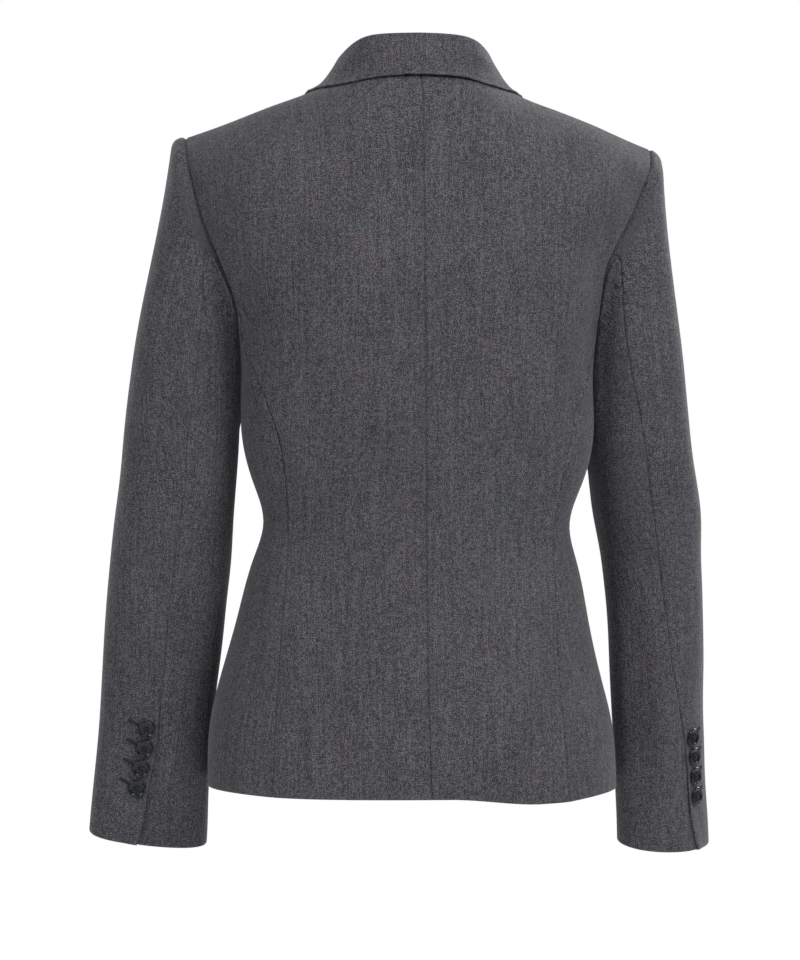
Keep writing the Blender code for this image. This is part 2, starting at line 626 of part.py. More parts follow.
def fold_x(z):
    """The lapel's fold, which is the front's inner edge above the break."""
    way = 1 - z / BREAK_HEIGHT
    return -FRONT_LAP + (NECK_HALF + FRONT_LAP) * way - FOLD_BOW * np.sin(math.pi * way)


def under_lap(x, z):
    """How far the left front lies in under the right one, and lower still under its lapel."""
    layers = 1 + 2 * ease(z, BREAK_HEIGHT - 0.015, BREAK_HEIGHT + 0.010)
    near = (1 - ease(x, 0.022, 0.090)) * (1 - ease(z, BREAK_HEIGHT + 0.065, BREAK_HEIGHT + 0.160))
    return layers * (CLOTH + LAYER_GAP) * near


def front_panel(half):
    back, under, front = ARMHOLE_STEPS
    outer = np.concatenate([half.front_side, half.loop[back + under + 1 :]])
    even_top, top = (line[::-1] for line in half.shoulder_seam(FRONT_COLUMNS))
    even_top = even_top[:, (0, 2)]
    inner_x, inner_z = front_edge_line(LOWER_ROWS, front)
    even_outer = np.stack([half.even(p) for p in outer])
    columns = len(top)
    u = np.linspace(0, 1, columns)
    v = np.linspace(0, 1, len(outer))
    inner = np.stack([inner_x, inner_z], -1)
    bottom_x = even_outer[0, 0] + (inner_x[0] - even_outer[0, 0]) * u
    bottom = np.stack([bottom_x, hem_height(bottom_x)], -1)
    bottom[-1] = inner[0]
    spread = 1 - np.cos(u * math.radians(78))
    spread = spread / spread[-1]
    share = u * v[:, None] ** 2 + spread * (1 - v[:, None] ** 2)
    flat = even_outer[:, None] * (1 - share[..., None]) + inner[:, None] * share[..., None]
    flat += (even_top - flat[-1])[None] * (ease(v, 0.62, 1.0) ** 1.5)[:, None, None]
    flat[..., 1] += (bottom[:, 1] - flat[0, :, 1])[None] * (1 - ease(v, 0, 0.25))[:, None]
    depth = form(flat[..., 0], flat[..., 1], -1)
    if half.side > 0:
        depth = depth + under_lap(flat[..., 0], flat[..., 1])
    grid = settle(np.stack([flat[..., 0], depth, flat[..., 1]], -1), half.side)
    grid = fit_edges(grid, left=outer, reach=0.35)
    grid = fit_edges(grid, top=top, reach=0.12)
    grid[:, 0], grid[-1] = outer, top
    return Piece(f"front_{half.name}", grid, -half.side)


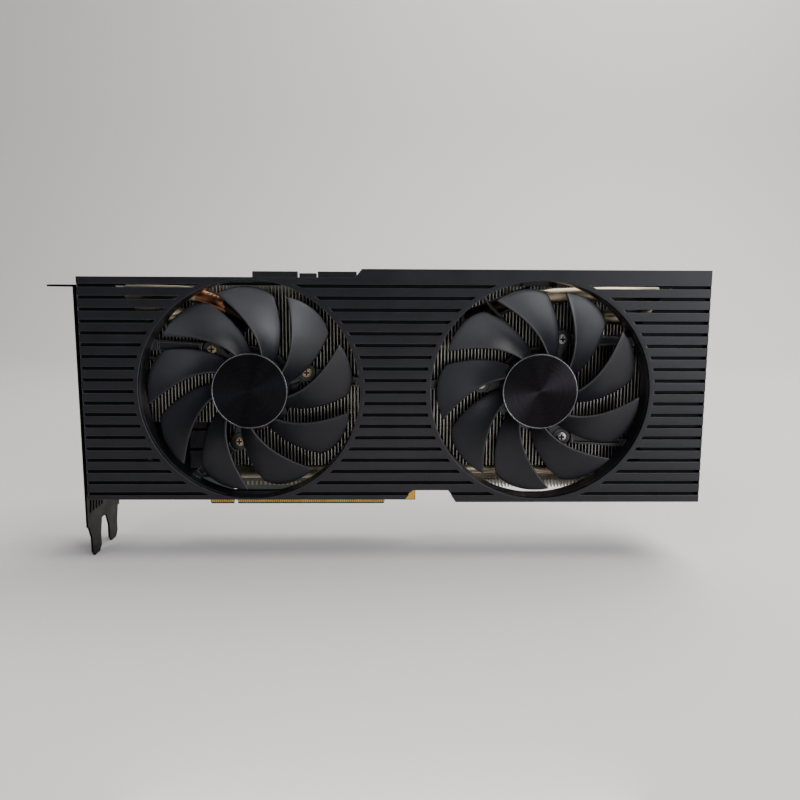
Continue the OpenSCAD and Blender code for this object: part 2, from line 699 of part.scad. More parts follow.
....
What you will do:
Would you copy out each line exactly as written?

Solution to the problem:
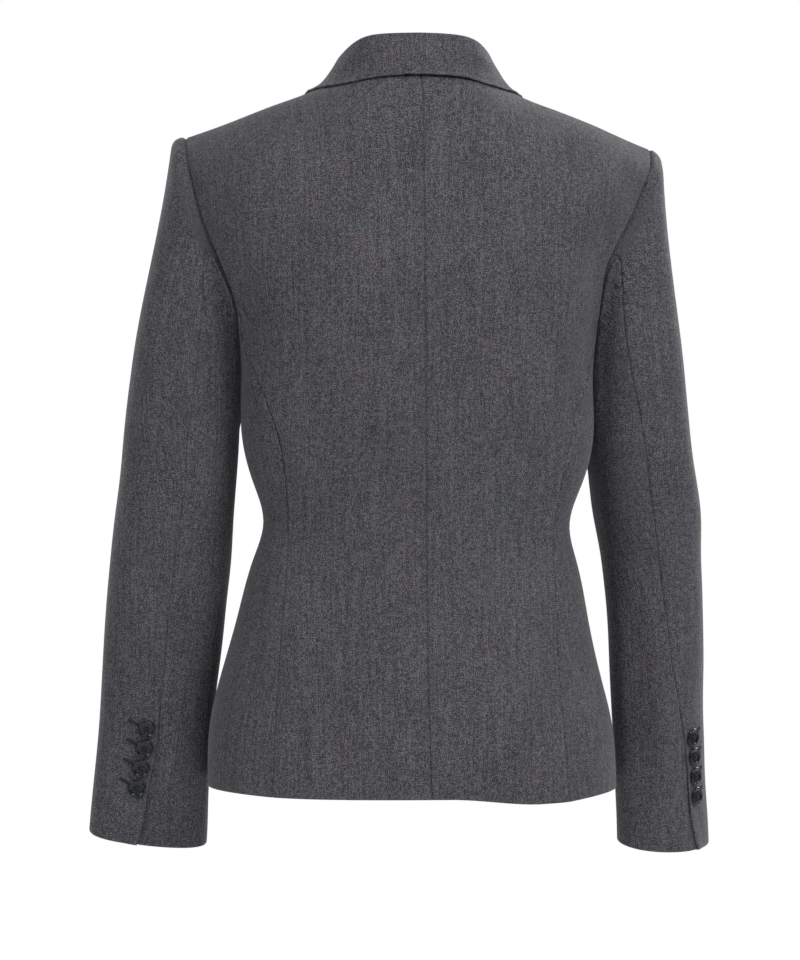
Keep writing the Blender code for this image. This is part 2, starting at line 626 of part.py. More parts follow.
def fold_x(z):
    """The lapel's fold, which is the front's inner edge above the break."""
    way = 1 - z / BREAK_HEIGHT
    return -FRONT_LAP + (NECK_HALF + FRONT_LAP) * way - FOLD_BOW * np.sin(math.pi * way)


def under_lap(x, z):
    """How far the left front lies in under the right one, and lower still under its lapel."""
    layers = 1 + 2 * ease(z, BREAK_HEIGHT - 0.015, BREAK_HEIGHT + 0.010)
    near = (1 - ease(x, 0.022, 0.090)) * (1 - ease(z, BREAK_HEIGHT + 0.065, BREAK_HEIGHT + 0.160))
    return layers * (CLOTH + LAYER_GAP) * near


def front_panel(half):
    back, under, front = ARMHOLE_STEPS
    outer = np.concatenate([half.front_side, half.loop[back + under + 1 :]])
    even_top, top = (line[::-1] for line in half.shoulder_seam(FRONT_COLUMNS))
    even_top = even_top[:, (0, 2)]
    inner_x, inner_z = front_edge_line(LOWER_ROWS, front)
    even_outer = np.stack([half.even(p) for p in outer])
    columns = len(top)
    u = np.linspace(0, 1, columns)
    v = np.linspace(0, 1, len(outer))
    inner = np.stack([inner_x, inner_z], -1)
    bottom_x = even_outer[0, 0] + (inner_x[0] - even_outer[0, 0]) * u
    bottom = np.stack([bottom_x, hem_height(bottom_x)], -1)
    bottom[-1] = inner[0]
    spread = 1 - np.cos(u * math.radians(78))
    spread = spread / spread[-1]
    share = u * v[:, None] ** 2 + spread * (1 - v[:, None] ** 2)
    flat = even_outer[:, None] * (1 - share[..., None]) + inner[:, None] * share[..., None]
    flat += (even_top - flat[-1])[None] * (ease(v, 0.62, 1.0) ** 1.5)[:, None, None]
    flat[..., 1] += (bottom[:, 1] - flat[0, :, 1])[None] * (1 - ease(v, 0, 0.25))[:, None]
    depth = form(flat[..., 0], flat[..., 1], -1)
    if half.side > 0:
        depth = depth + under_lap(flat[..., 0], flat[..., 1])
    grid = settle(np.stack([flat[..., 0], depth, flat[..., 1]], -1), half.side)
    grid = fit_edges(grid, left=outer, reach=0.35)
    grid = fit_edges(grid, top=top, reach=0.12)
    grid[:, 0], grid[-1] = outer, top
    return Piece(f"front_{half.name}", grid, -half.side)


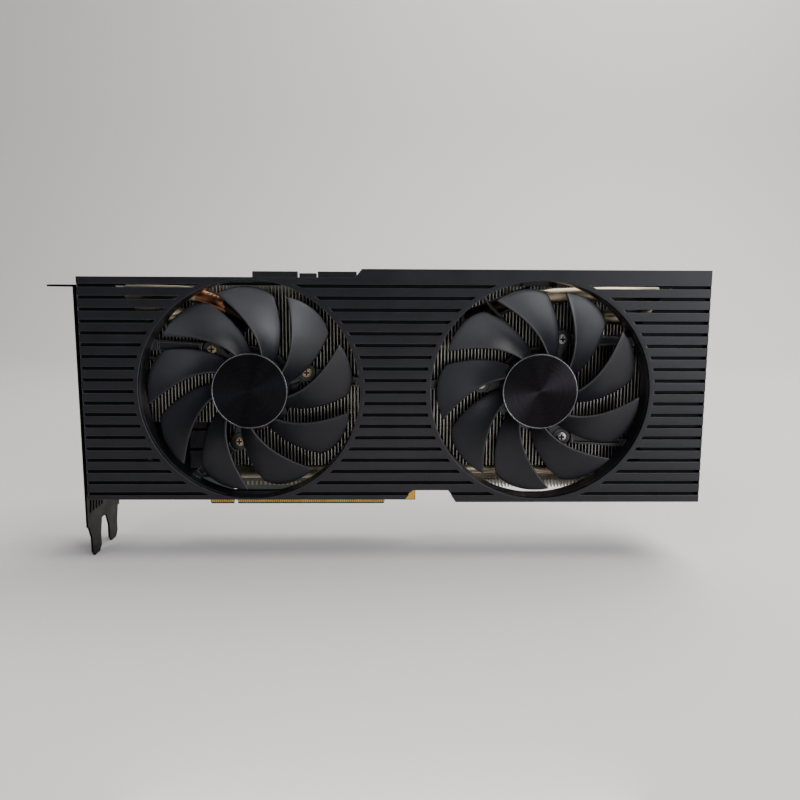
Continue the OpenSCAD and Blender code for this object: part 2, from line 699 of part.scad. More parts follow.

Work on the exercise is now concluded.